Deprivation of liberty of children in care must be court authorised under inherent jurisdiction (Re AB (A child: deprivation of liberty))
In cases where secure accommodation is inappropriate, but the looked after child requires constant supervision with his movements restricted, local authorities should be cautious about whether there is a deprivation of liberty, as described in the case of Cheshire West in respect of adults. In such cases, the local authority should apply to the High Court to invoke the inherent jurisdiction and have the deprivation authorised. It is not enough that a child’s care plan includes the restraints and this is approved by the court. The court must have the power to review such plans. This does not apply to a child who is not looked after and the deprivation is an exercise of parental responsibility by the child’s parents.

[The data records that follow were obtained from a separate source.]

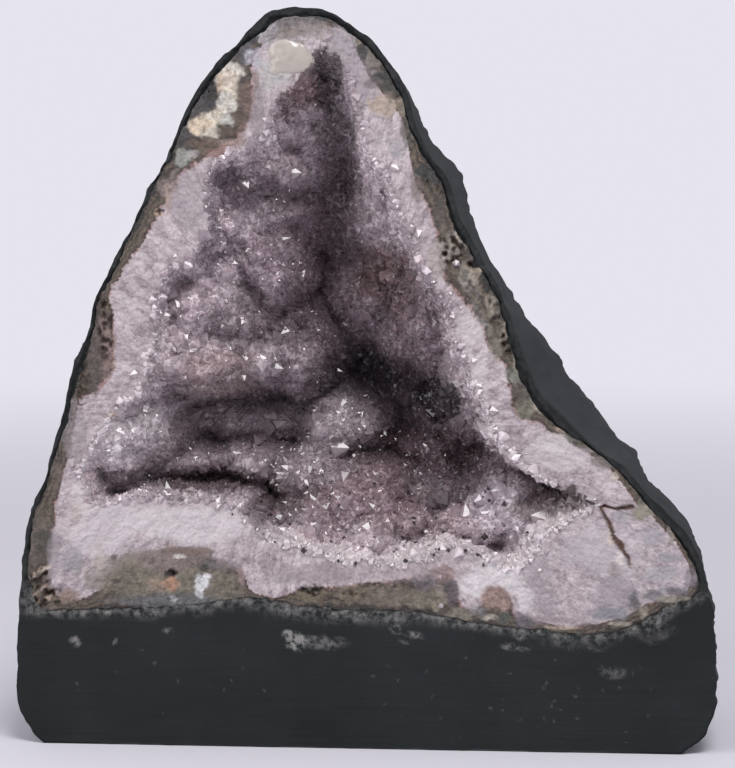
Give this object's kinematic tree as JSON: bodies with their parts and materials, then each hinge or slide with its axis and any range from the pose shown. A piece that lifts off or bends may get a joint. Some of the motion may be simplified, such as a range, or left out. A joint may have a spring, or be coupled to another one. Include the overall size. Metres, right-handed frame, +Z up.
{
  "type": "amethyst geode",
  "caption": "Half of a crystal-lined geode, sawn open at the front, coated with dark cement at the back and standing on its squared flat foot.",
  "frame": {"origin": "middle of the bounding box at its bottom, on the flat underside of the foot", "axes": "+Z up along the longest side, towards the apex; -Y out of the sawn open face; +X to the viewer's right"},
  "size_m": [0.2345, 0.116, 0.2462],
  "materials": {
    "cement": "cast and trowelled dark grey cement, sawn flat at the front",
    "agate_and_quartz": "sawn and roughly polished banded agate and milky quartz",
    "amethyst": "natural crystal faces, clear to smoky lilac"
  },
  "bodies": {
    "root": {"cement_casing": "cement", "crystal_lining": "agate_and_quartz"}
  },
  "joints": []
}
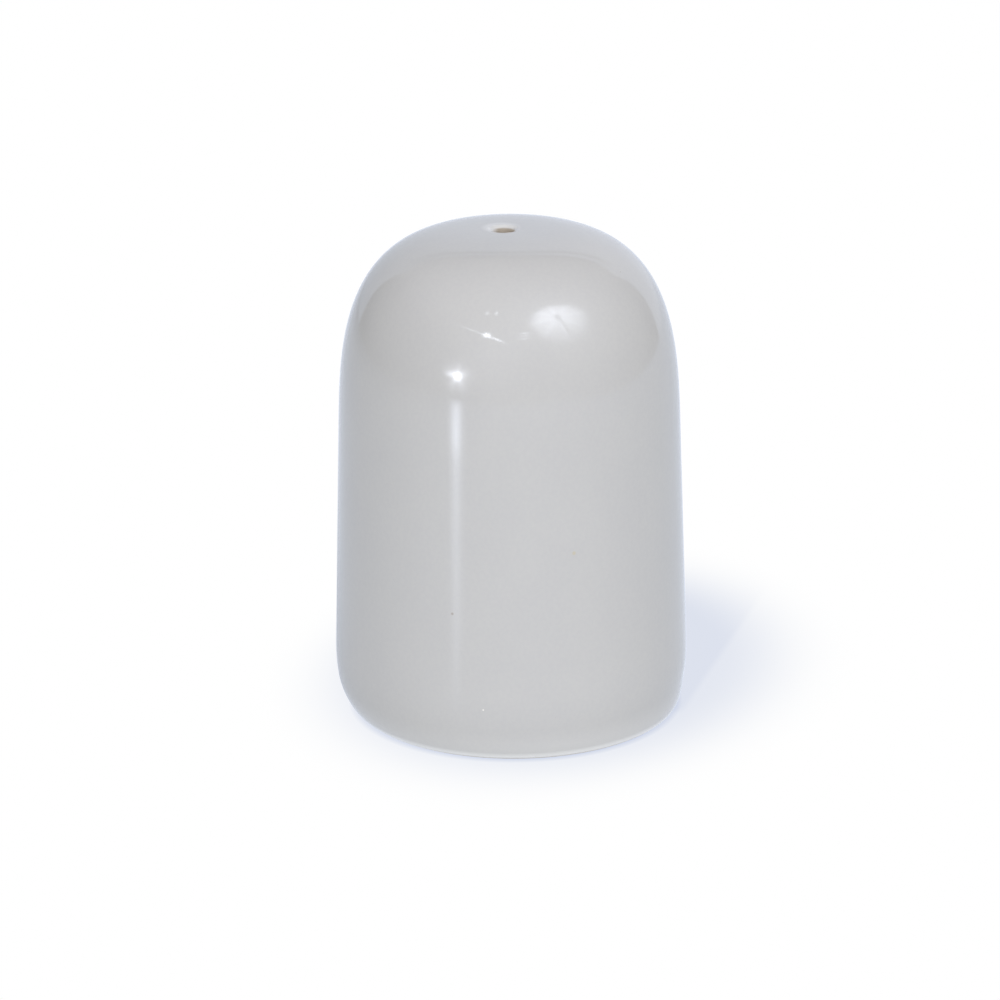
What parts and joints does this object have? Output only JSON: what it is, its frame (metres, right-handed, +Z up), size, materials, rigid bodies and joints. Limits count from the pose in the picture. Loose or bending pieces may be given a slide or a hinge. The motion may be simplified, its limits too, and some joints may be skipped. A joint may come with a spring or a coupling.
{
  "type": "pepper shaker",
  "caption": "Domed, slightly tapered glazed stoneware table shaker for pepper, with a pour hole in the crown and a pull-out soft stopper in its recessed base.",
  "frame": {"origin": "centre of the flat foot ring that the shaker stands on", "axes": "+Z up along the axis of revolution towards the crown; the pour hole lies 0.7 mm towards -X from the axis; the stopper's grip bar runs along X"},
  "size_m": [0.0574, 0.0574, 0.08],
  "materials": {
    "glaze": "glossy, warm light grey glaze on stoneware",
    "stopper": "matt, natural white moulded silicone"
  },
  "bodies": {
    "body": {"shaker_body": "glaze"},
    "stopper": {"base_stopper": "stopper"}
  },
  "joints": [
    {"name": "stopper_pull", "type": "slide", "parent": "body", "child": "stopper", "axis": [0, 0, -1], "range_m": [0, 0.03]}
  ]
}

Local authority duty of care
There is no non-delegable duty owed to a child in foster care (NA v Nottinghamshire County Council)

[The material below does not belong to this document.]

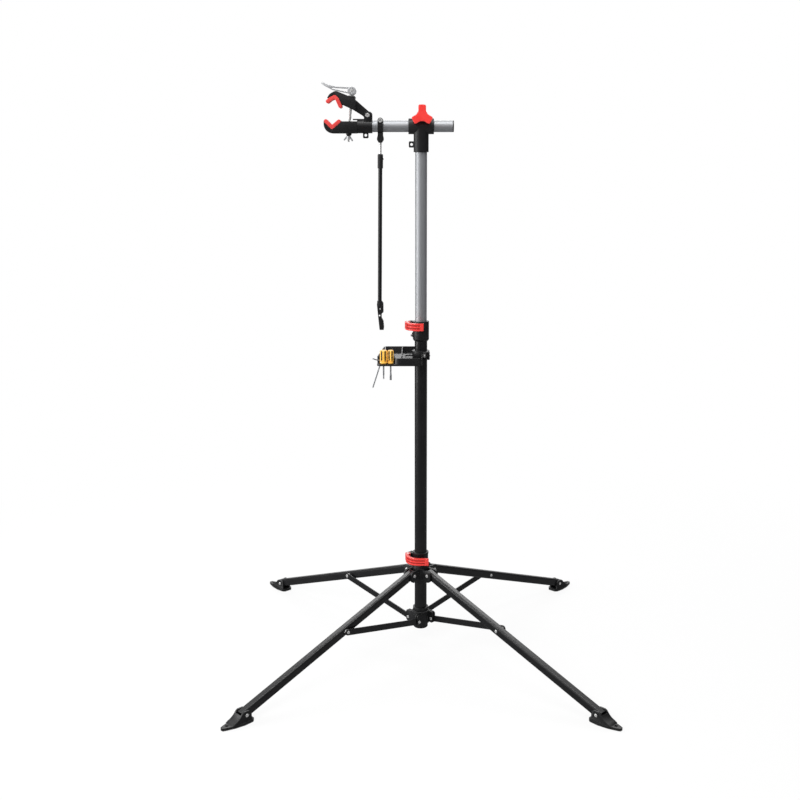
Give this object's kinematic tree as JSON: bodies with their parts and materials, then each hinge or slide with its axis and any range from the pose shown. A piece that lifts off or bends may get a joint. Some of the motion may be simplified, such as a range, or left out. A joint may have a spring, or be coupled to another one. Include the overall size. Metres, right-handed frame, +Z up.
{
  "type": "bicycle repair stand",
  "caption": "Folding repair stand for bicycles: braced four-leg base, telescoping mast, cross arm with clamp jaws and cam lever, handlebar rod and tool tray.",
  "frame": {"origin": "on the floor, on the axis of the mast, midway between the four feet", "axes": "+Z up along the mast, +X from the clamp jaws towards the plain end of the arm, +Y away from a person who faces the knob"},
  "size_m": [1.1038, 1.1038, 1.7473],
  "materials": {
    "black_steel": "satin black powder coat",
    "black_plastic": "matt black moulding",
    "black_rubber": "matt black rubber",
    "silver_tube": "satin anodised",
    "cast_silver": "cast, lightly polished",
    "bright_steel": "bright zinc plate",
    "zinc": "bright zinc plate",
    "tool_steel": "dull grey",
    "red_plastic": "semi gloss red",
    "red_pad": "soft matt red",
    "yellow_plastic": "clear amber yellow"
  },
  "bodies": {
    "mast_base": {"lower_mast_tube": "black_steel", "lower_hub": "black_plastic", "lower_hub_rivets": "zinc", "mast_collar": "black_plastic", "collar_clamp_bolt": "bright_steel", "collar_guide_screw": "zinc"},
    "sliding_hub": {"sliding_hub": "black_plastic", "sliding_hub_rivets": "zinc", "hub_clamp_bolt": "bright_steel"},
    "hub_lever": {"hub_lever": "red_plastic"},
    "collar_lever": {"collar_lever": "red_plastic"},
    "leg_front_left": {"leg_front_left": "black_steel", "leg_front_left_rivets": "zinc"},
    "brace_front_left": {"brace_front_left": "black_steel", "brace_front_left_rivet": "zinc"},
    "foot_front_left": {"foot_front_left": "black_plastic"},
    "leg_front_right": {"leg_front_right": "black_steel", "leg_front_right_rivets": "zinc"},
    "brace_front_right": {"brace_front_right": "black_steel", "brace_front_right_rivet": "zinc"},
    "foot_front_right": {"foot_front_right": "black_plastic"},
    "leg_back_left": {"leg_back_left": "black_steel", "leg_back_left_rivets": "zinc"},
    "brace_back_left": {"brace_back_left": "black_steel", "brace_back_left_rivet": "zinc"},
    "foot_back_left": {"foot_back_left": "black_plastic"},
    "leg_back_right": {"leg_back_right": "black_steel", "leg_back_right_rivets": "zinc"},
    "brace_back_right": {"brace_back_right": "black_steel", "brace_back_right_rivet": "zinc"},
    "foot_back_right": {"foot_back_right": "black_plastic"},
    "tool_tray": {"tool_tray": "black_plastic", "tray_clamp_bolt": "bright_steel"},
    "driver_left": {"driver_left_handle": "yellow_plastic", "driver_left_shaft": "tool_steel"},
    "driver_right": {"driver_right_handle": "yellow_plastic", "driver_right_shaft": "tool_steel"},
    "hex_key": {"hex_key": "tool_steel"},
    "glide_plug": {"glide_plug": "black_plastic"},
    "upper_mast": {"upper_mast_tube": "silver_tube", "tee": "black_plastic"},
    "tee_knob": {"tee_knob": "red_plastic"},
    "arm": {"arm_tube": "silver_tube", "arm_end_cap": "black_plastic"},
    "clamp_head": {"clamp_head": "black_plastic", "lower_jaw_pad": "red_pad", "jaw_hinge_bolt": "zinc"},
    "upper_jaw": {"upper_jaw": "black_plastic", "upper_jaw_pad": "red_pad", "cam_washer": "zinc"},
    "skewer_rod": {"skewer_rod": "bright_steel"},
    "cam_lever": {"cam_lever": "cast_silver"},
    "dome_washer": {"dome_washer": "black_plastic"},
    "wing_nut": {"wing_nut": "cast_silver"},
    "rod_hanger": {"handlebar_strap": "black_rubber", "strap_eyelet": "zinc", "rod_inner": "bright_steel"},
    "rod_tube": {"rod_tube": "black_steel"},
    "rod_lock_sleeve": {"rod_lock_sleeve": "black_rubber"},
    "rod_end_strap": {"rod_end_strap": "black_rubber"}
  },
  "joints": [
    {"name": "hub_slide", "type": "slide", "parent": "mast_base", "child": "sliding_hub", "axis": [0, 0, 1], "range_m": [0, 0.44279]},
    {"name": "leg_fold_front_left", "type": "hinge", "parent": "sliding_hub", "child": "leg_front_left", "pos_m": [-0.03182, -0.03182, 0.255], "axis": [0.7071, -0.7071, 0], "range_deg": [0, 68.75]},
    {"name": "leg_fold_front_right", "type": "hinge", "parent": "sliding_hub", "child": "leg_front_right", "pos_m": [0.03182, -0.03182, 0.255], "axis": [0.7071, 0.7071, 0], "range_deg": [0, 68.75]},
    {"name": "leg_fold_back_left", "type": "hinge", "parent": "sliding_hub", "child": "leg_back_left", "pos_m": [-0.03182, 0.03182, 0.255], "axis": [-0.7071, -0.7071, 0], "range_deg": [0, 68.75]},
    {"name": "leg_fold_back_right", "type": "hinge", "parent": "sliding_hub", "child": "leg_back_right", "pos_m": [0.03182, 0.03182, 0.255], "axis": [-0.7071, 0.7071, 0], "range_deg": [0, 68.75]},
    {"name": "brace_fold_front_left", "type": "hinge", "parent": "mast_base", "child": "brace_front_left", "pos_m": [-0.02227, -0.02227, 0.1], "axis": [-0.7071, 0.7071, 0], "range_deg": [0, 74.77]},
    {"name": "brace_fold_front_right", "type": "hinge", "parent": "mast_base", "child": "brace_front_right", "pos_m": [0.02227, -0.02227, 0.1], "axis": [-0.7071, -0.7071, 0], "range_deg": [0, 74.77]},
    {"name": "brace_fold_back_left", "type": "hinge", "parent": "mast_base", "child": "brace_back_left", "pos_m": [-0.02227, 0.02227, 0.1], "axis": [0.7071, 0.7071, 0], "range_deg": [0, 74.77]},
    {"name": "brace_fold_back_right", "type": "hinge", "parent": "mast_base", "child": "brace_back_right", "pos_m": [0.02227, 0.02227, 0.1], "axis": [0.7071, -0.7071, 0], "range_deg": [0, 74.77]},
    {"name": "foot_tilt_front_left", "type": "hinge", "parent": "leg_front_left", "child": "foot_front_left", "pos_m": [-0.49497, -0.49497, 0.025], "axis": [0.7071, -0.7071, 0], "range_deg": [-60, 15]},
    {"name": "foot_tilt_front_right", "type": "hinge", "parent": "leg_front_right", "child": "foot_front_right", "pos_m": [0.49497, -0.49497, 0.025], "axis": [0.7071, 0.7071, 0], "range_deg": [-60, 15]},
    {"name": "foot_tilt_back_left", "type": "hinge", "parent": "leg_back_left", "child": "foot_back_left", "pos_m": [-0.49497, 0.49497, 0.025], "axis": [-0.7071, -0.7071, 0], "range_deg": [-60, 15]},
    {"name": "foot_tilt_back_right", "type": "hinge", "parent": "leg_back_right", "child": "foot_back_right", "pos_m": [0.49497, 0.49497, 0.025], "axis": [-0.7071, 0.7071, 0], "range_deg": [-60, 15]},
    {"name": "hub_lever_swing", "type": "hinge", "parent": "sliding_hub", "child": "hub_lever", "pos_m": [-0.04022, 0.01361, 0.3], "axis": [0, 0, -1], "range_deg": [0, 95]},
    {"name": "collar_lever_swing", "type": "hinge", "parent": "mast_base", "child": "collar_lever", "pos_m": [-0.04022, 0.01361, 1.039], "axis": [0, 0, -1], "range_deg": [0, 90]},
    {"name": "mast_slide", "type": "slide", "parent": "mast_base", "child": "glide_plug", "axis": [0, 0, 1], "range_m": [-0.02, 0.25]},
    {"name": "mast_swivel", "type": "hinge", "parent": "glide_plug", "child": "upper_mast", "pos_m": [0, 0, 0.7], "axis": [0, 0, 1], "continuous": true},
    {"name": "knob_spin", "type": "hinge", "parent": "upper_mast", "child": "tee_knob", "pos_m": [0.0027, 0, 1.6531], "axis": [0, -1, 0], "continuous": true},
    {"name": "arm_slide", "type": "slide", "parent": "upper_mast", "child": "arm", "axis": [1, 0, 0], "range_m": [-0.045, 0.045]},
    {"name": "head_turn", "type": "hinge", "parent": "arm", "child": "clamp_head", "pos_m": [-0.16, 0, 1.6235], "axis": [1, 0, 0], "continuous": true},
    {"name": "jaw_hinge", "type": "hinge", "parent": "clamp_head", "child": "upper_jaw", "pos_m": [-0.1552, 0, 1.6549], "axis": [0, 1, 0], "range_deg": [-18, 3]},
    {"name": "skewer_swing", "type": "hinge", "parent": "upper_jaw", "child": "skewer_rod", "pos_m": [-0.1999, 0, 1.7234], "axis": [0, 1, 0], "range_deg": [-1.6, 8.6]},
    {"name": "dome_slide", "type": "slide", "parent": "skewer_rod", "child": "dome_washer", "axis": [-0.0889, 0, -0.996], "range_m": [-0.0173, 0.0032]},
    {"name": "wing_nut_spin", "type": "hinge", "parent": "dome_washer", "child": "wing_nut", "pos_m": [-0.21134, 0, 1.59523], "axis": [0.0889, 0, 0.996], "continuous": true},
    {"name": "cam_flip", "type": "hinge", "parent": "skewer_rod", "child": "cam_lever", "pos_m": [-0.1999, 0, 1.7234], "axis": [0, 1, 0], "range_deg": [0, 100]},
    {"name": "rod_swing", "type": "hinge", "parent": "arm", "child": "rod_hanger", "pos_m": [-0.1184, 0, 1.6235], "axis": [1, 0, 0], "continuous": true},
    {"name": "rod_slide", "type": "slide", "parent": "rod_hanger", "child": "rod_tube", "axis": [-0.0105, 0, -0.9999], "range_m": [-0.03, 0.025]},
    {"name": "lock_sleeve_turn", "type": "hinge", "parent": "rod_tube", "child": "rod_lock_sleeve", "pos_m": [-0.11945, 0, 1.52351], "axis": [-0.0105, 0, -0.9999], "continuous": true},
    {"name": "end_strap_turn", "type": "hinge", "parent": "rod_tube", "child": "rod_end_strap", "pos_m": [-0.12389, 0, 1.09953], "axis": [-0.0105, 0, -0.9999], "continuous": true},
    {"name": "tray_swivel", "type": "hinge", "parent": "mast_base", "child": "tool_tray", "pos_m": [0, 0, 0.939], "axis": [0, 0, 1], "continuous": true},
    {"name": "driver_left_lift", "type": "slide", "parent": "tool_tray", "child": "driver_left", "axis": [0, 0, 1], "range_m": [0, 0.12]},
    {"name": "driver_right_lift", "type": "slide", "parent": "tool_tray", "child": "driver_right", "axis": [0, 0, 1], "range_m": [0, 0.12]},
    {"name": "hex_key_lift", "type": "slide", "parent": "tool_tray", "child": "hex_key", "axis": [0.3057, 0, 0.9521], "range_m": [0, 0.08]}
  ],
  "couplings": [
    {"joint": "leg_fold_front_left", "follows": "hub_slide", "rad_per_m": 2.706},
    {"joint": "leg_fold_front_right", "follows": "hub_slide", "rad_per_m": 2.706},
    {"joint": "leg_fold_back_left", "follows": "hub_slide", "rad_per_m": 2.706},
    {"joint": "leg_fold_back_right", "follows": "hub_slide", "rad_per_m": 2.706},
    {"joint": "brace_fold_front_left", "follows": "hub_slide", "rad_per_m": 2.9433},
    {"joint": "brace_fold_front_right", "follows": "hub_slide", "rad_per_m": 2.9433},
    {"joint": "brace_fold_back_left", "follows": "hub_slide", "rad_per_m": 2.9433},
    {"joint": "brace_fold_back_right", "follows": "hub_slide", "rad_per_m": 2.9433},
    {"joint": "skewer_swing", "follows": "jaw_hinge", "ratio": -0.463},
    {"joint": "dome_slide", "follows": "jaw_hinge", "m_per_rad": 0.0544}
  ]
}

The case concerned a woman who was previously in foster care due to her parents’ inadequate and negligent parenting. She was placed in two foster placements where she suffered physical abuse and sexual abuse. The Court of Appeal concluded that a local authority cannot be vicariously liable for assaults inflicted by foster carers on a child in their care. Foster carers are not local authority employees and are not under the local authority’s control in how they provide care to the child.
More importantly, the Court of Appeal also concluded that a local authority does not owe a non-delegable duty to protect the child from likely harm. A local authority’s duty was to provide accommodation. It was not disputed that Nottinghamshire had selected the foster carers carefully. It had therefore discharged this duty and there was no other duty owed to the child.
Foster carers provide the child with a family life. This is not a function that a local authority can provide. Foster carers are not employees and a local authority cannot micro-manage the care given, as this would defeat the object of providing the child with a relatively normal family life experience.